CREATE TABLE oracle.office
(
id INT NOT NULL,
NAME VARCHAR(30) NOT NULL,
column3 VARCHAR(30) NOT NULL
);

office table data

id name column3 1 a qwert 1 b abc

This is my Result

Hibernate: select distinct office0_.id as id1_0_, office0_.column3 as column2_0_, office0_.name as name3_0_ from office office0_ where office0_.id=1 Office [id=1, name=abc, column3=qwert] Office [id=1, name=abc, column3=qwert]

Answer 1

The problem is that in your entity you are specifying id as @Id . For that to work, it has to have an unique value for each row, which is not the case in your example data. You could use a compound key for that.
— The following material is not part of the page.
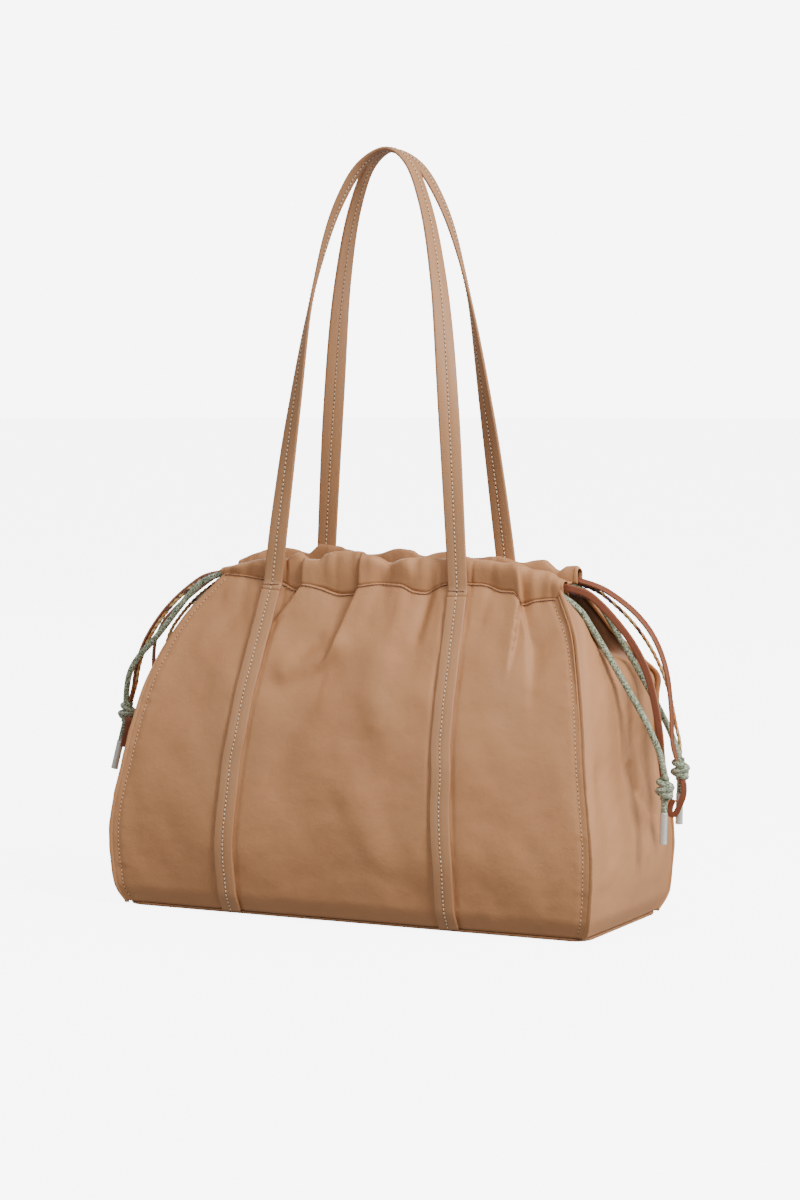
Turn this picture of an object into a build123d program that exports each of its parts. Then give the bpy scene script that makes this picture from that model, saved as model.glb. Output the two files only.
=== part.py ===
"""Drawstring shoulder bag in coated nylon: soft body, two loop handles, four knotted cord bundles.

Frame, in millimetres: the origin is the middle of the base, on the floor. X runs along the bag's
length, Y from its front (negative) to its back, Z up.
"""
from build123d import *

import math
import os
from dataclasses import astuple, dataclass

# --- Body -------------------------------------------------------------------------------------
BASE_LENGTH = 400.0       # between the corner seams, at the fullest level
BASE_DEPTH = 160.0        # between the corner seams, at the fullest level
BODY_HEIGHT = 250.0       # floor to the stitch line under the drawcord casing
FABRIC = 1.6              # nylon and lining together
PANEL_BULGE = 6.0         # how far the long panels stand out past their seams at their fullest
GUSSET_BULGE = 3.0        # the same for the end gussets
CORNER_TUCK = 8.0         # how far the walls draw in where they meet the base
FOOT_BULGE = 1.0          # how far the walls bow out where they meet the base
TURN_HEIGHT = 18.0        # level where the rounded lower edge ends
TURN_INSETS = (2.5, 2.0)  # how far its corners stand in from the fullest ones, along X and Y
BELLY_HEIGHT = 55.0       # level of the fullest cut
SIDE_DROP = 130.0         # from the stitch line down to where the walls begin to lean in
SIDE_INSETS = (9.0, 9.0)
SHOULDER_DROP = 85.0      # down to where the corner seams turn in
SHOULDER_INSETS = (17.0, 22.0)
SHOULDER_BULGE = 1.0      # how far the gussets still stand out there
RIDGE_DROP = 58.0         # down to the ridge where each gusset starts to fold in
RIDGE_INSETS = (25.0, 33.0)
GABLE_DROP = 32.0         # down to half way up the folded gussets
GABLE_INSETS = (36.0, 46.0)

# --- Mouth and drawcord casings ---------------------------------------------------------------
MOUTH_LENGTH = 282.0      # gathered length of each casing
MOUTH_END_DEPTH = 36.0    # front casing to back casing, outside, at their ends
MOUTH_BULGE = 6.0         # how far each casing bows out between its ends
MOUTH_SHIFT = 7.0         # the gathered mouth sits this far towards +X
GABLE_SHIFT = 3.0         # the cut half way up the folded gussets does so by this much
RIDGE_SHIFT = 1.0         # and the cut at the ridge by this much
CASING_HEIGHT = 24.0
CASING_DEPTH = 10.0       # outside thickness of a casing, tunnel included
HEM_HEIGHT = 7.0          # bound top edge of a gusset
GUSSET_FOLD = 62.0        # depth of a gusset's inward fold at the mouth
RIDGE_FOLD = 5.0          # the same fold at the ridge
GABLE_FOLD = 34.0         # the same fold half way up
FOLD_WIDTH = 4.0          # width of the blunt inner edge of the fold
RIDGE_TUCK = 3.0          # from a corner seam to the gusset's edge at the ridge, along Y
GABLE_TUCK = 6.0          # the same half way up
CUT_OVERRUN = 1.0         # how far a cut runs past the face that it opens

# --- Base -------------------------------------------------------------------------------------
WELT_HEIGHT = 2.6         # piping round the base
WELT_WIDTH = 2.4
WELT_GAP = 0.2            # from the piping up to the walls
BOARD_THICKNESS = 2.0     # stiffener that lies inside, on the base panel
BOARD_MARGIN = 9.0        # from the base panel's edge to the board's edge
CORNER_RADIUS = 14.0      # corners of the base, in plan

# --- Seams and straps -------------------------------------------------------------------------
SEAM_CLEARANCE = 0.3      # left between the sheets that meet at a seam
EDGE_GAP = FABRIC + SEAM_CLEARANCE   # from a corner seam's line to the sheets that it joins
SEAM_WIDTH = 6.0          # how far the pinched corner seams stand out
SEAM_THICKNESS = 1.6
STRAP_WIDTH = 16.0
STRAP_THICKNESS = 3.0
STITCH_GAP = 0.5          # from a sewn strap to the panel under it
STRAP_TOPS = (-87.0, 69.0)   # middles of the front straps at the casing's stitch line
STRAP_FEET = (-98.0, 84.0)   # middles of the front straps at the base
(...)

Have something like:

public class OfficePK implements Serializable {
    private int id;
    private String name;

    @Column(name = "id")
    @Id
    public int getId() {
        return id;
    }

    public void setId(int id) {
        this.id= id;
    }

    @Column(name = "name")
    @Id
    public String getName() {
        return name;
    }

    public void setName(String name) {
        this.name = name;
    }

    //equals and hashcode
}

And the corresponding Office class would look like:

@Entity
@Table(name="office")
@IdClass(OfficePK.class)
public class Office {

    @Id
    @Column(name = "id")
    private int id;

    @Id
    @Column(name = "name")
    private String name;

    @Column(name = "column3")
    private String column3;

    public int getId() {
        return id;
    }

    public void setId(int id) {
        this.id = id;
    }

    public String getName() {
        return name;
    }

    public void setName(String name) {
        this.name = name;
    }

    public String getColumn3() {
        return column3;
    }

    public void setColumn3(String column3) {
        this.column3 = column3;
    }

    @Override
    public String toString() {
        return "Office [id=" + id + ", name=" + name + ", column3=" + column3 + "]";
}

You could of course also include column3 as part of the id.

And btw. you don't need to specify the column name if the name of the variable is the same as the column name.